Sections of the ruling elite regard the Labour Party as the most effective vehicle for its efforts to reverse a Brexit, as the possible locus for a pro-EU political regroupment, provided that the party is placed under a reliable leadership.

The schism within the Tories over Europe resurfaced Sunday in response to May’s announcements.

Speaking to ITV, former Tory minister Anna Soubry, now a spokeswoman for the cross-party pro-EU Open Britain campaign, said, “The idea that we hold the cards, and that the EU is going to come to us and give us pretty much what we want? We aren’t going to get anything like what we’ve got now, we’re going to get something worse, obviously we are, we don’t hold the cards, the EU does.”

Another pro-EU Tory, Kenneth Clarke, said EU withdrawal could take up to eight years. After a Brexit agreement was reached, “Then it will take you another five or six years with lots of boffins locked away thrashing out agreements.”

May would have to be prepared to end up being “one of the most hated people in the country” if shemade compromises that angered ardent euro-sceptics, he warned. “Any agreement that is produced will eventually be denounced by the head-banging faction of the Brexiteers as a betrayal—anything short of a tribute in gold being presented to the Queen once a year by the EU. Then they would say she should have three.”

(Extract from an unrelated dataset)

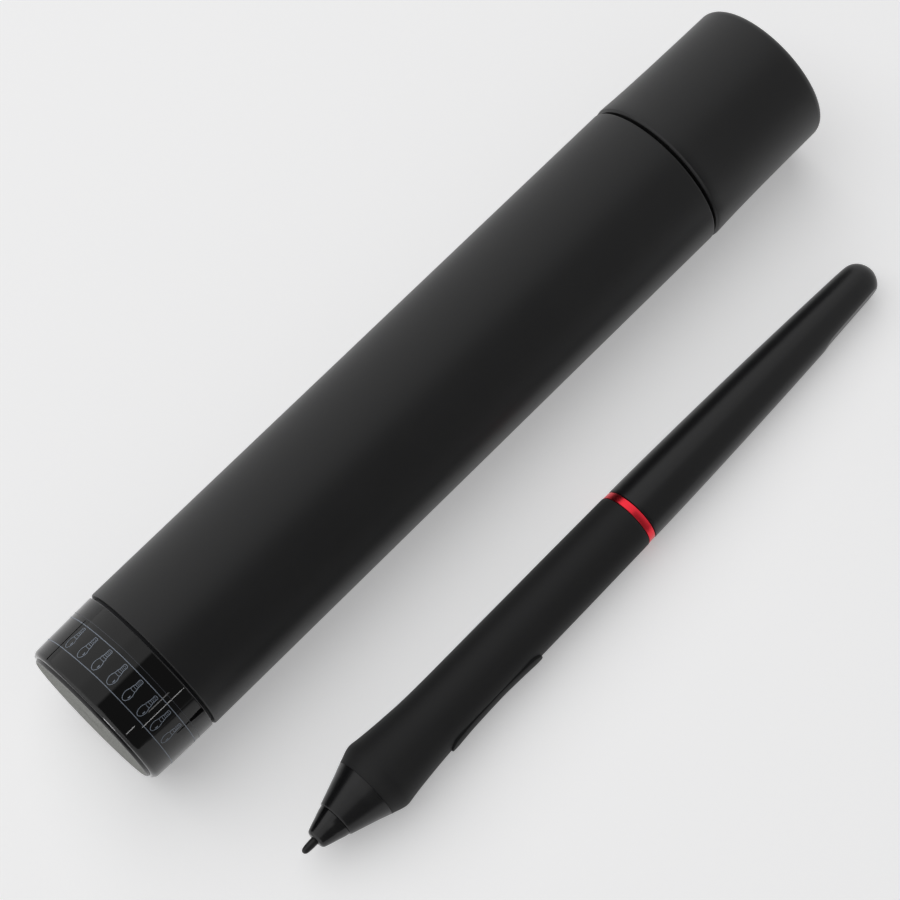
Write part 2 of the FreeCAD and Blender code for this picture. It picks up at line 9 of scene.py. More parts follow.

Labour Shadow Foreign Secretary Emily Thornberry issued a press release stating, “A commitment on the timing of Article 50 is meaningless unless Theresa May can answer all the prior and more fundamental questions about what deal Britain is going to propose for our future relationship with the EU, what the plan is to secure that deal, and what we will do if it fails.”

Tim Farron, the leader of the Liberal Democrats, who are committed to a second referendum said, “We can’t start the process without any idea of where we’re going.”